We often have pets for their whole life, we are their whole world. We share space with them, life transitions, heartbreaks, celebrations, and more and they are there. They can often represent a time in a person’s life, and that when that pet dies, it’s like that version of that person died. When comforting someone who has lost a pet, it might be helpful to remember that this pet companioned them at times when maybe no other human was present. There may have been literally no one else to share silent space with. Think about that. When was the last time a close friend or family member sat with you in complete silence without either one of you feeling awkward or immediately filling that silence?
As a therapist, I’ve seen lots of people begin treatment because of some kind of loss they’ve recently experienced. Grief is so individualized and, when this loss is experienced, can bring up all sorts of unresolved losses in that person’s life. When a parent or a sibling or a friend dies, there are social norms that are often accepted and understood by those in the individual’s life.
Sometimes when a pet dies, not everyone understands. “It was just an animal, what’s the problem?!” is something that often leaves the person feeling dismissed and even more alone. Some people feel safer with their pets than they do with people, so in a way, dismissing their grief in this way can feel very destabilizing and emotionally unsafe.

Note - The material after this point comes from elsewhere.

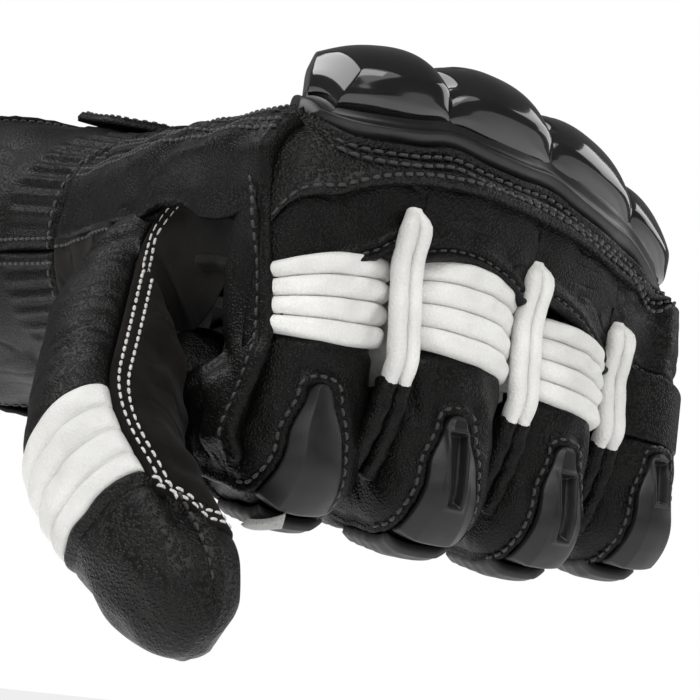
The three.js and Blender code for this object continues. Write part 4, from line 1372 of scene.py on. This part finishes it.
FLOOR_DROP, FLOOR_HALF = 0.16, 8.0  # metres
SKY_LIGHT, SKY_SEEN = 0.12, 1.0
LAMPS = (  # name, place from the glove in metres, size, power
    ("key", (-0.5, -0.6, 0.8), (0.9, 0.6), 6),
    ("back", (-0.5, 0.55, 0.7), (0.9, 0.5), 5),
    ("side", (0.9, -0.1, 0.4), (0.6, 0.6), 2.5),
)


def studio():
    mesh = bpy.data.meshes.new("floor")
    z = CAD_BOX[0][2] - FLOOR_DROP
    c, size = world((0, 0, 0)), FLOOR_HALF
    corners = ((-1, -1), (1, -1), (1, 1), (-1, 1))
    mesh.from_pydata([(c[0] + x * size, c[1] + y * size, z) for x, y in corners], [], [(0, 1, 2, 3)])
    floor = add_object("floor", mesh)
    paint = bpy.data.materials.new("floor")
    paint.use_nodes = True
    for key, value in (("Base Color", (0.93, 0.93, 0.93, 1)), ("Roughness", 0.8),
                       ("Emission Color", (1, 1, 1, 1)), ("Emission Strength", 0.5)):
        paint.node_tree.nodes["Principled BSDF"].inputs[key].default_value = value
    mesh.materials.append(paint)
    sky = bpy.data.worlds.new("studio")
    sky.use_nodes = True
    tree = sky.node_tree
    seen = tree.nodes.new("ShaderNodeLightPath").outputs["Is Camera Ray"]
    strength = tree.nodes.new("ShaderNodeMapRange")
    strength.inputs["To Min"].default_value = SKY_LIGHT
    strength.inputs["To Max"].default_value = SKY_SEEN
    tree.links.new(seen, strength.inputs["Value"])
    tree.links.new(strength.outputs["Result"], tree.nodes["Background"].inputs["Strength"])
    tree.nodes["Background"].inputs["Color"].default_value = (1, 1, 1, 1)
    bpy.context.scene.world = sky
    bpy.context.scene.view_settings.view_transform = "Standard"
    sun = add_object("soft_sun", bpy.data.lights.new("soft_sun", "SUN"))
    sun.data.energy, sun.data.angle = 1.25, radians(60)
    sun.rotation_euler = (radians(38), radians(-22), 0)
    aim = Vector(world((0, 0, -20)))
    for name, offset, size, power in LAMPS:
        data = bpy.data.lights.new(name, "AREA")
        data.shape = "RECTANGLE"
        data.size, data.size_y = size
        data.energy = power
        o = add_object(name, data)
        o.location = aim + Vector(offset)
        o.rotation_euler = (aim - o.location).to_track_quat("-Z", "Y").to_euler()


camera()
build_hand()
build_guard()
build_knuckle_skin()
for finger in FINGERS:
    for build in (build_band, build_ribs, build_sleeve, build_slider, build_facet, build_end, build_walls):
        build(finger)
build_loops()
build_thumb()
build_web()
build_cuff()
build_piping()
build_tag()
lay_threads()
studio()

When someone loses a pet, it’s still a grieving process that follows, of course. But there are some pet-specific things to consider in order to help yourself or someone else going through this experience.
Hearing from someone else who has gone through losing a pet can help to validate the grief you are experiencing. If your grief has been invalidated by your usual supporters, seek out others online or among acquaintances. Ask them to tell you about their pet and their process. Your curiosity will be healing for you both.
Some people find it very helpful to create something in the name of their pet. I personally donate to Best Friends Animal Societyin the name of a friend or family’s recently lost pet as a way to let them know that I’m thinking about them and their pet. Some like to plant a tree, have a headstone made, display the pet’s ashes in the home, and other things that remind them of their love for the animal. If it brings you comfort, do it.
Sometimes we don’t realize how ritualized our daily lives can be when we have pets. Pets feel comforted by their routine, it makes them feel safe. It turns out that it does something for us as well. As you adjust to your new schedule without the feedings, administering medications, and walks, be gentle with yourself if sadness seems to come out of nowhere. There may also be some relief in not having to complete those tasks anymore, and guilt will sometimes creep up. This is totally normal and a part of the grieving process! It can be helpful to replace these routines with new ones like taking a walk, reading a book, or taking a bath. If nothing else, honor (out loud) that at this time of day would be when you would take your dog for a walk, for example.
If your grief is lingering and interfering with your every day life, it can be helpful to reach out to a professional. Not only can we assess for things like depression and anxiety, we can also help you talk through some other experiences that this current loss has “woken up” inside of you that are sometimes other forms of unprocessed grief.